Pettit, a former executive with Noxell, said competing value cosmetics lines had left a "price gap" behind as they moved toward premium strategies, and "climbed the scale" in price and quality. That has tended to restrict the young consumer's capability to experiment with cosmetics, he said.

Sassaby engaged the services of P O P supplier Trans World Marketing, East Rutherford, N.J., which analyzed Sassaby's competitors' existing offerings.

"Their POP presentations were more than a little lacking. They had many stockkeeping units, high price points, and not much information for shoppers," said Boyd Roberts, president of Trans World's West Division.

Any new cosmetics brand, Roberts said, faced a challenge in trying to stand out in a category that has so much invested in P O P. It requires major upfront P O P investment. "You must present yourself as a national competitor from day one, then gain enough shelf space to be important and deliver information without consuming selling space."

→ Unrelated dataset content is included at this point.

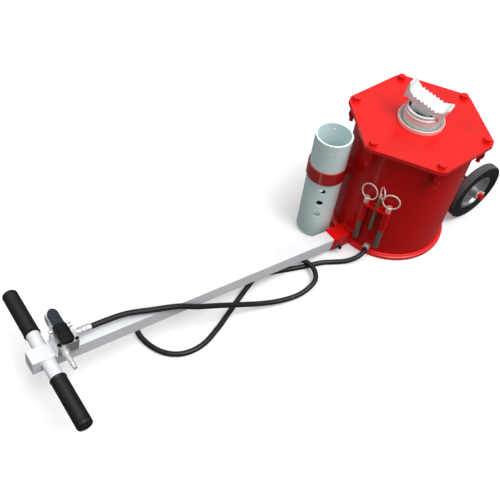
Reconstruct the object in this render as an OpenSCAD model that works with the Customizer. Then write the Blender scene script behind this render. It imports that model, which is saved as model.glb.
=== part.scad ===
// Wheeled air jack: a steel drum holding an air bellows that lifts a hollow ram,
// with a pinned draw handle, a stored extension tube, stored pins and two wheels.
// Millimetres, +Z up. Origin: drum axis at the floor. The handle points to -Y.

/* [Drum] */
// Outer radius of the drum shell
drum_r = 162; // [161:0.5:163]
// Wall thickness of the drum shell
drum_wall = 6; // [4:0.5:7]
// Radius of the base plate
base_r = 173; // [171:0.5:174]
// Thickness of the base plate
base_t = 12; // [10:1:12]
// Height of the top plate's upper face
top_z = 375; // [375:1:378]
// Thickness of the top plate
top_t = 12; // [10:1:14]
// Distance from the drum axis to a corner of the top plate
hex_r = 194; // [192:1:198]
// Radius of the circle that the plate bolts lie on
bolt_pcr = 176.5; // [176:0.5:178]

/* [Ram] */
// Outer radius of the ram tube
ram_r = 50.8; // [50.6:0.1:50.8]
// Inner radius of the ram tube
ram_bore = 41; // [40.5:0.5:42]
// Height of the ram's rim when lowered
ram_top = 420; // [418:1:422]
// Direction of the saddle's long side, from +X
saddle_turn = 19.5; // [0:0.5:90]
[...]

Sassaby's first P O P display for Jane, a three-foot wide in-line fixture, was ready in spring 1994, with a second wave ready in time for back-to-school season. The first 800 units were shipped in 8 months, Roberts said.

Pettit said the display program helped Jane expand its mass merchandiser reach to 3,500 doors by May 1995. With the introduction of a new four-foot display and a major effort with chain drug stores, including Rite Aid and Long's Drug, that tally will reach 7,500 stores by May of this year.

"Our sales grew 300% in 1995 and they will double again this year," he said, adding that Jane's market share reached 5.4% in units and 3.3% in dollars, according to recent data from Information Resources.

In addition, the display units allowed Jane to distribute over 2.5 million cosmetics information booklets written and designed for teenage girls, he added.